Didera kemarau panjang, sumber air terdekat bagi warga hanyalah Cihowe, sungai kecil yang membelah desa di Provinsi Jawa Barat ini.
"Sekarang saja permukaan air sungainya sudah surut," ujar Hanifah, 45 tahun, kepada CNA.
Ibu dua anak itu khawatir, jika kemarau terus berlanjut, Cihowe akan menyusut. Ini pernah terjadi pada 2019, ketika El Nino terjadi berbarengan dengan Indian Ocean Dipole (IOD) positif. Kedua fenomena cuaca tersebut mengakibatkan kekeringan berkepanjangan di berbagai wilayah Indonesia.
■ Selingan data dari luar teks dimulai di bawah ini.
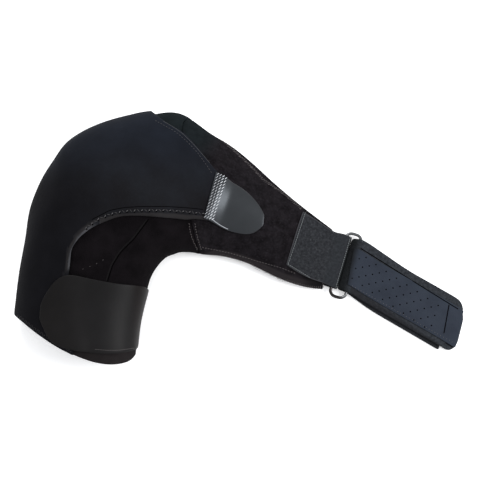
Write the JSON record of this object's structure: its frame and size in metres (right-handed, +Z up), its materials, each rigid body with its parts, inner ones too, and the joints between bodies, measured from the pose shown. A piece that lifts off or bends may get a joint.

IOD positif menekan pembentukan awan di beberapa wilayah Samudra Hindia tropis, dan umumnya menyebabkan kondisi lebih kering dan lebih hangat di sebagian besar Asia Tenggara bagian selatan.
Menurut Hanifah, kala itu sumur-sumur di Ridogalih mengalami kekeringan selama tujuh bulan, dan Sungai Cihowe berhenti mengalir. Warga harus mengantre berjam-jam untuk memperoleh air bersih dari truk-truk tangki kiriman pemerintah dan donatur.
Â
Kedatangan truk-truk itu tak menentu dan warga terpaksa menyisihkan sebagian besar pendapatan untuk membeli air mineral. Dengan keringnya sawah ladang, para petani Ridogalih pun mencari kerja serabutan di tempat lain, sehingga desa tersebut kehilangan sebagian besar penduduk usia produktif.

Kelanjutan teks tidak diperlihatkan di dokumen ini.